Exercise instructions: Copy out the listing exactly.

=====

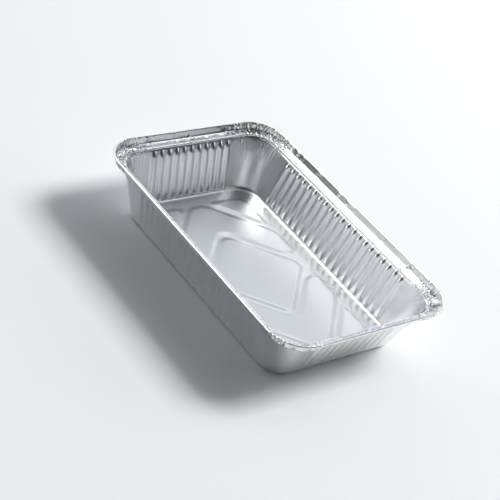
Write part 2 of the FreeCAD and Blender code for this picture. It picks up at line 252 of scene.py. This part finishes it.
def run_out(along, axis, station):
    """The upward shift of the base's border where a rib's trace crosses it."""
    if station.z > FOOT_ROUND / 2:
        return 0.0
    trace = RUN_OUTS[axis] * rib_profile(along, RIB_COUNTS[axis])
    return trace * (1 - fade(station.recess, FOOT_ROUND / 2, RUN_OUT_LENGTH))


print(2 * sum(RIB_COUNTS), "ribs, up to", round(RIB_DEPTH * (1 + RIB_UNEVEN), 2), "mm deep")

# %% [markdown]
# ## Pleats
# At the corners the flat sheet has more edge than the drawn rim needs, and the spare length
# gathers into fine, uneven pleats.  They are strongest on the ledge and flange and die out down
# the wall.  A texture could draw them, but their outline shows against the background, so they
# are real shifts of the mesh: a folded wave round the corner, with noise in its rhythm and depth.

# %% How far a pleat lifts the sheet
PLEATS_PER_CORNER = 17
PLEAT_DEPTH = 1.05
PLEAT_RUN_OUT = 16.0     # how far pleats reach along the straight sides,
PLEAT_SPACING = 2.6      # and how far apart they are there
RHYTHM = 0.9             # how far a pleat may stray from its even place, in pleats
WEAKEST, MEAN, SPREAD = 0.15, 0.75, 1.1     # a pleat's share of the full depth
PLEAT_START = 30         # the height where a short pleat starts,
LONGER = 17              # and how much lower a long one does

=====

Task output:
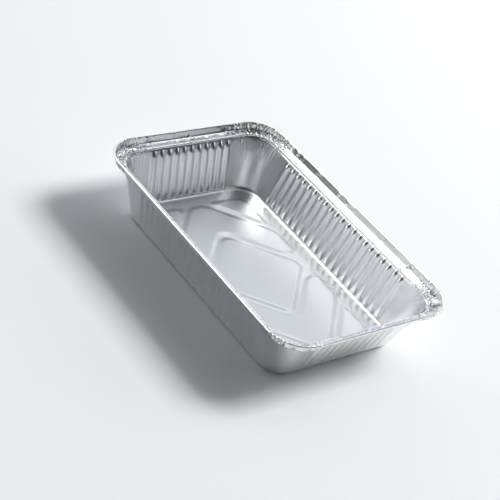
Write part 2 of the FreeCAD and Blender code for this picture. It picks up at line 252 of scene.py. This part finishes it.
def run_out(along, axis, station):
    """The upward shift of the base's border where a rib's trace crosses it."""
    if station.z > FOOT_ROUND / 2:
        return 0.0
    trace = RUN_OUTS[axis] * rib_profile(along, RIB_COUNTS[axis])
    return trace * (1 - fade(station.recess, FOOT_ROUND / 2, RUN_OUT_LENGTH))


print(2 * sum(RIB_COUNTS), "ribs, up to", round(RIB_DEPTH * (1 + RIB_UNEVEN), 2), "mm deep")

# %% [markdown]
# ## Pleats
# At the corners the flat sheet has more edge than the drawn rim needs, and the spare length
# gathers into fine, uneven pleats.  They are strongest on the ledge and flange and die out down
# the wall.  A texture could draw them, but their outline shows against the background, so they
# are real shifts of the mesh: a folded wave round the corner, with noise in its rhythm and depth.

# %% How far a pleat lifts the sheet
PLEATS_PER_CORNER = 17
PLEAT_DEPTH = 1.05
PLEAT_RUN_OUT = 16.0     # how far pleats reach along the straight sides,
PLEAT_SPACING = 2.6      # and how far apart they are there
RHYTHM = 0.9             # how far a pleat may stray from its even place, in pleats
WEAKEST, MEAN, SPREAD = 0.15, 0.75, 1.1     # a pleat's share of the full depth
PLEAT_START = 30         # the height where a short pleat starts,
LONGER = 17              # and how much lower a long one does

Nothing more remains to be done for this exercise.